Pedestrian detection results: (a) single scene (stand, front); (b) single scene (stand, front); (c) single scene (stand, side); (d) single scene (stand, back); (e) single scene (sit down, side); (f) single scene (sit down, front); (g) multi person scene (no occlusion); (h) multi person scene (no occlusion); (i) multi person scene (occlusion); (j) multi person scene (occlusion).

4 Conclusion and Future Work

A two-step pedestrian detection algorithm based RGB-D data is presented in this paper. Firstly, the algorithm captured the depth image and color image by using OpenNI SDK to drive Kinect camera. Then down-sampled the depth image and extracted the key information by voxel gridding method. After that, eliminated the ground by using the RANSAC segmentation algorithm and further screened the point cloud data independent with the target pedestrian. Next, described pedestrian characteristics by using PFH histograms and preliminary estimated the position of pedestrian. Finally, the pedestrian characteristics based on color image were further calculated by HOG descriptor and SVM classifier was used for pedestrian detection. The experimental results show that the algorithm can accurately detect the pedestrian not only in the single scene with pedestrian posture changing (stand, sit down, front, side and back) but also in the multi person scene with occlusion and without occlusion.
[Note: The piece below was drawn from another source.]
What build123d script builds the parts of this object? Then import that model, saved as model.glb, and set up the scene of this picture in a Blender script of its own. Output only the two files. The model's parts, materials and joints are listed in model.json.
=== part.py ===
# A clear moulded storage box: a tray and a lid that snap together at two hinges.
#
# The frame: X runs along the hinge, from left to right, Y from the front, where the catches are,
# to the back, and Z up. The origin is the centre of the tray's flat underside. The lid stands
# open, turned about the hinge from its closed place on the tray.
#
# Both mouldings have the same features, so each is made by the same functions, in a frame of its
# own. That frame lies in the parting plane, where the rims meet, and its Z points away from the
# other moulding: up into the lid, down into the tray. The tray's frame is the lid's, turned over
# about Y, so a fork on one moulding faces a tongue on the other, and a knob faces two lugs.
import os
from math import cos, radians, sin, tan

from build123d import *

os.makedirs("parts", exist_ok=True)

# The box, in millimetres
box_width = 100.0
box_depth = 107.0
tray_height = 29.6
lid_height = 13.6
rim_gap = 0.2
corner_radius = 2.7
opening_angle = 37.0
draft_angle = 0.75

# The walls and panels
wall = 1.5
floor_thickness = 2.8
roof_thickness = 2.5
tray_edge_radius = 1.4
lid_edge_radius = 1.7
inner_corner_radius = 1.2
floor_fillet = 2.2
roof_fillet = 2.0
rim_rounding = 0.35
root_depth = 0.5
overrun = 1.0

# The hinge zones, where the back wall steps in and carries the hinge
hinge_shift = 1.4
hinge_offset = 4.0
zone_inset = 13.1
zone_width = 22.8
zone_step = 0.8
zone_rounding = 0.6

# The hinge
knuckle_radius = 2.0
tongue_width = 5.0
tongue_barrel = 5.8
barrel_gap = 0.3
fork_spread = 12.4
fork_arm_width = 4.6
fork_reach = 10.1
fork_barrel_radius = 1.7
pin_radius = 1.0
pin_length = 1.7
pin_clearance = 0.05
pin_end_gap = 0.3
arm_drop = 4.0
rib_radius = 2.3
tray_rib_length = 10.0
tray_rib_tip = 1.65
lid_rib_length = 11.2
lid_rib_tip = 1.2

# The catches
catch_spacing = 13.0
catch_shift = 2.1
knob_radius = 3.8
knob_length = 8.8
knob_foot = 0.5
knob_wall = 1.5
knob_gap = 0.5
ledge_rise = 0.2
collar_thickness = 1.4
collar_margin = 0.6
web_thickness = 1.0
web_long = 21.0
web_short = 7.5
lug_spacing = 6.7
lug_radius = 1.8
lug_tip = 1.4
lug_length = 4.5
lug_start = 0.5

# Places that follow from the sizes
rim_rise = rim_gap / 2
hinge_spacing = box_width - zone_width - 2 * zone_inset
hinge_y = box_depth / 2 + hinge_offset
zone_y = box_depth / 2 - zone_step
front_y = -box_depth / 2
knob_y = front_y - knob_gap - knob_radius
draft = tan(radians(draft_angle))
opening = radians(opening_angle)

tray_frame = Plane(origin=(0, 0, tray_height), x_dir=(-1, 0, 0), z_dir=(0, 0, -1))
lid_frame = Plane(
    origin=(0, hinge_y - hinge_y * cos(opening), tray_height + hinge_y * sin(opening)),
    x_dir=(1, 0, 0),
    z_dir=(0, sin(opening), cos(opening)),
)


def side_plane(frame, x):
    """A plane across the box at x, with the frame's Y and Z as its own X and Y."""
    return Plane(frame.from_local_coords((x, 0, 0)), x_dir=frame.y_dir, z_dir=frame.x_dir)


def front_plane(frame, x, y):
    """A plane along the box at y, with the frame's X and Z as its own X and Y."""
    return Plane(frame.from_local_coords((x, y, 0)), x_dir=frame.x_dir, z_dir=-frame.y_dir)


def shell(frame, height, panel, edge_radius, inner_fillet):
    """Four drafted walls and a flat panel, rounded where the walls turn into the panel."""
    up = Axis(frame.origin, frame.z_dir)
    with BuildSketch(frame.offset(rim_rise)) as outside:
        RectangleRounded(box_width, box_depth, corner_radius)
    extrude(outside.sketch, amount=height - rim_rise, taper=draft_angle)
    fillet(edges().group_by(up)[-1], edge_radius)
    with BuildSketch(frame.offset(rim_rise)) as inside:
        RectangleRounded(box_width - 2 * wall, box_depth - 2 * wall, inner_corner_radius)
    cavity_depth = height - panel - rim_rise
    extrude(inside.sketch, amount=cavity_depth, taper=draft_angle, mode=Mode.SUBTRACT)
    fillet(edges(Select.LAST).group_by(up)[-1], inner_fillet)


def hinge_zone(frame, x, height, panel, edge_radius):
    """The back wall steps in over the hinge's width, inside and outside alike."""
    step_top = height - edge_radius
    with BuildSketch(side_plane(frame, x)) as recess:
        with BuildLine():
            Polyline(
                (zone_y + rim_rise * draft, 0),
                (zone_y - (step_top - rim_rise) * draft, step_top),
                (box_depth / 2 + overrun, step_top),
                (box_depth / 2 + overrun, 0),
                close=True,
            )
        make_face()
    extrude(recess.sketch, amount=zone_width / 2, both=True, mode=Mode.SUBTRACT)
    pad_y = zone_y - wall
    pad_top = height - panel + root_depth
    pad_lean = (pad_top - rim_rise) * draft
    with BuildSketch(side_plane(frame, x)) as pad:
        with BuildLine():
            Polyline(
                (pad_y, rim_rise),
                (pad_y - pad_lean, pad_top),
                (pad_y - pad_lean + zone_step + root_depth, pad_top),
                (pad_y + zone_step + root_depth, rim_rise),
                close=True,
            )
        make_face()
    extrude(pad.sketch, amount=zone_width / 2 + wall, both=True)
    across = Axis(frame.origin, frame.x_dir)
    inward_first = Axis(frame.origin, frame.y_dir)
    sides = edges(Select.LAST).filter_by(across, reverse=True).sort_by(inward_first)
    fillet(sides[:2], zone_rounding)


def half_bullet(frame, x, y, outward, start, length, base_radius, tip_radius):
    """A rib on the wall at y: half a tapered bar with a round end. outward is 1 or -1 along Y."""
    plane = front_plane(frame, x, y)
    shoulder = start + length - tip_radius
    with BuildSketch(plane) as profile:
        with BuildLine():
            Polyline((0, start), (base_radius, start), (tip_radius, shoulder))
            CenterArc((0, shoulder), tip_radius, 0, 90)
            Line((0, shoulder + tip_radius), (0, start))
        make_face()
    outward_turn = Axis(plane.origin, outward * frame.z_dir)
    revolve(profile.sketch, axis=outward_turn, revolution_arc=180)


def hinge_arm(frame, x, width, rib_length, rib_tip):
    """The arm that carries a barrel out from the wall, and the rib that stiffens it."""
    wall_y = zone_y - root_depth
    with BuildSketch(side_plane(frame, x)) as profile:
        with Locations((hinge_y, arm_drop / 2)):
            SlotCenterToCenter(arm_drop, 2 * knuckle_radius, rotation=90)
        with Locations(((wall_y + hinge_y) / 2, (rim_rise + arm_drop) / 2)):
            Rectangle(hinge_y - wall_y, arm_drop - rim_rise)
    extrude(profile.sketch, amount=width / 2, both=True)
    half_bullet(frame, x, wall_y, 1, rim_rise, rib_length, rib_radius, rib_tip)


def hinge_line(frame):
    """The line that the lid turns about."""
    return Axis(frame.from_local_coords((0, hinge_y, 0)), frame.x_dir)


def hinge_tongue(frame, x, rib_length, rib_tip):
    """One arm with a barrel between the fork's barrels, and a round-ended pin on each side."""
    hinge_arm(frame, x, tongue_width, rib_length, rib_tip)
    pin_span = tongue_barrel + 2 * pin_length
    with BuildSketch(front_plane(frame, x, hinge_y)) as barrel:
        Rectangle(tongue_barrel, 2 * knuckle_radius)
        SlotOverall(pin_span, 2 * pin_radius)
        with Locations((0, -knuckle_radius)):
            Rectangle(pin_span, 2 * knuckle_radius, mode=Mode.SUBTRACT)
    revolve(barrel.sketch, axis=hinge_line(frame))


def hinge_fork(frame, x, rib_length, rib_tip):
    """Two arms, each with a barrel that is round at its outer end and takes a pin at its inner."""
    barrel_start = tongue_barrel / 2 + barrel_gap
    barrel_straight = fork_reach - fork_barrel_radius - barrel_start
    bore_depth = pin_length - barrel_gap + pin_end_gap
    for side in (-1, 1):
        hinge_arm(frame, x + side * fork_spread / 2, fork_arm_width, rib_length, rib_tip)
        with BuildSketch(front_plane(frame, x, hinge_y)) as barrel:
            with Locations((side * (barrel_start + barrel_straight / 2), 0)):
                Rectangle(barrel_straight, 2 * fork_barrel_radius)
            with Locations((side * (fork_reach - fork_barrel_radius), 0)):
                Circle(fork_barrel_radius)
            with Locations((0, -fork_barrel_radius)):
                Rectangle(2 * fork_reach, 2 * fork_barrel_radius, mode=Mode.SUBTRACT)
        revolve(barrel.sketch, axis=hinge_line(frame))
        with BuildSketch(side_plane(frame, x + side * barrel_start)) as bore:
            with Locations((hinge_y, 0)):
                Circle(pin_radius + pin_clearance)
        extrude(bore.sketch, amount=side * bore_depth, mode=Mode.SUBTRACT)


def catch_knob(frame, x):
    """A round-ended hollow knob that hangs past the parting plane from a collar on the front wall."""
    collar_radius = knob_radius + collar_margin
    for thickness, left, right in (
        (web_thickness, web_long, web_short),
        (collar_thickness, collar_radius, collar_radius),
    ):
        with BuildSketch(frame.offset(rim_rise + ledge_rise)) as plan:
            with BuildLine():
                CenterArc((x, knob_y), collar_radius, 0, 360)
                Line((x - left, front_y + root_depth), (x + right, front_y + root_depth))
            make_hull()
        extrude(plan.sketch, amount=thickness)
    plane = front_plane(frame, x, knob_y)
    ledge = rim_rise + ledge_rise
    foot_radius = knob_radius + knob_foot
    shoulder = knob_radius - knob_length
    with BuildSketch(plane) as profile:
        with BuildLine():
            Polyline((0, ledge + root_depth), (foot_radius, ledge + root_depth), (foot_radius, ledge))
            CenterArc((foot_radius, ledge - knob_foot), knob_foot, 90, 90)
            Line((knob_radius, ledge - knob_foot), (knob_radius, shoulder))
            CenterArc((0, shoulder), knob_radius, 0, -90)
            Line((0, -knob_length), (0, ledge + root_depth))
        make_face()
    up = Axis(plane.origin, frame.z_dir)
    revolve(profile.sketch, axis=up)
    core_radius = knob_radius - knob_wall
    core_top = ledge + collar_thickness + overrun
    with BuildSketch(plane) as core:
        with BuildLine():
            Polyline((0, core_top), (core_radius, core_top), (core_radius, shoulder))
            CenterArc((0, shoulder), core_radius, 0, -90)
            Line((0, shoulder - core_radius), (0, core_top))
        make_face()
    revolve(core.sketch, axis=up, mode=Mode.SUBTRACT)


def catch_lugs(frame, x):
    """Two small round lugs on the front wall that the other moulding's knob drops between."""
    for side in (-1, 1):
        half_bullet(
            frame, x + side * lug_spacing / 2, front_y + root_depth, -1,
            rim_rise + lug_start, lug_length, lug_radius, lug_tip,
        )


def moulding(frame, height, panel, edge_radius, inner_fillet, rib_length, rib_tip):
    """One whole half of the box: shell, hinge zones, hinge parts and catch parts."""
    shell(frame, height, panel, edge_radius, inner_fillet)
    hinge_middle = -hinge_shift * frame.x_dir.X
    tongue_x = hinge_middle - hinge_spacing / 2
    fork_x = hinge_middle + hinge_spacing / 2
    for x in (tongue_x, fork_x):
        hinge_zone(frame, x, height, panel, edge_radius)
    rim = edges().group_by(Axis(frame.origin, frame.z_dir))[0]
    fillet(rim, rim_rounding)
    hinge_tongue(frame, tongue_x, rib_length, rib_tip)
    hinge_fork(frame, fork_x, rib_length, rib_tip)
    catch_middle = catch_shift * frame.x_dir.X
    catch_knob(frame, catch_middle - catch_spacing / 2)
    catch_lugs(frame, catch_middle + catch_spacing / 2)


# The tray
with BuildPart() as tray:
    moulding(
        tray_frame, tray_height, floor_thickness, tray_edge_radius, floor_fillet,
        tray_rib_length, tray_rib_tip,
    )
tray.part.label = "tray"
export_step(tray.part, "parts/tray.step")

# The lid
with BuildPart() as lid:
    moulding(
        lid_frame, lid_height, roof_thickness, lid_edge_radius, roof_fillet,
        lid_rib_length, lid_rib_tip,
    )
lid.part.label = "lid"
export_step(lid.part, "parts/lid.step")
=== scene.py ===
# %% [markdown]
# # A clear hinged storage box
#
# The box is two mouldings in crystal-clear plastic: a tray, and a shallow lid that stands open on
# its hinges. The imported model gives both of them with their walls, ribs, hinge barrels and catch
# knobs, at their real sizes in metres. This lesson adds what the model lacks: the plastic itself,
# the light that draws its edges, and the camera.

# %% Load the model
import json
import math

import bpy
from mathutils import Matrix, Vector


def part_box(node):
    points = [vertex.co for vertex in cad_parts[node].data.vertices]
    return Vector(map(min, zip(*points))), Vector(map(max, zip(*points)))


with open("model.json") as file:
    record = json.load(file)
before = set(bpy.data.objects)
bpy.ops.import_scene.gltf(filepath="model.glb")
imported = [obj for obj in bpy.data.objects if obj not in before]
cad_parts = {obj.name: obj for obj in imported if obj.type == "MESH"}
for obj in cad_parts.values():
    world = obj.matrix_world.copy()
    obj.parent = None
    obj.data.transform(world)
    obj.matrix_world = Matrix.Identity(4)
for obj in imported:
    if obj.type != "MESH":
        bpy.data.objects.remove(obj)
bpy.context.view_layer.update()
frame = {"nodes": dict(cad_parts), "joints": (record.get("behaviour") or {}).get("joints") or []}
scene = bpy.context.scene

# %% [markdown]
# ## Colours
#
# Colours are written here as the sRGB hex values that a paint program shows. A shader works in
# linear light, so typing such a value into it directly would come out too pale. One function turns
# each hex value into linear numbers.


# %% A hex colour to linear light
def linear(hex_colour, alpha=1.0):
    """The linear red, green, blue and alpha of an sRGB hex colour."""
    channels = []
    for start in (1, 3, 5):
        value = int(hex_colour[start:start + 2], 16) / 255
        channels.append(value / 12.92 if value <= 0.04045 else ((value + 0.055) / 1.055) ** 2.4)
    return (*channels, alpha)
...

Although the algorithm has a high performance in a certain range of indoor applications, there are still some problems to be solved in the wide range scene applications. Limited by Kinect capability, the scope that can obtain the depth information is limited. When the distance between the target and the camera is more than 4 m, the amount of target information will sharply reduce. So, how to detect pedestrian based on RGB-D in a large range application scene is a further research direction.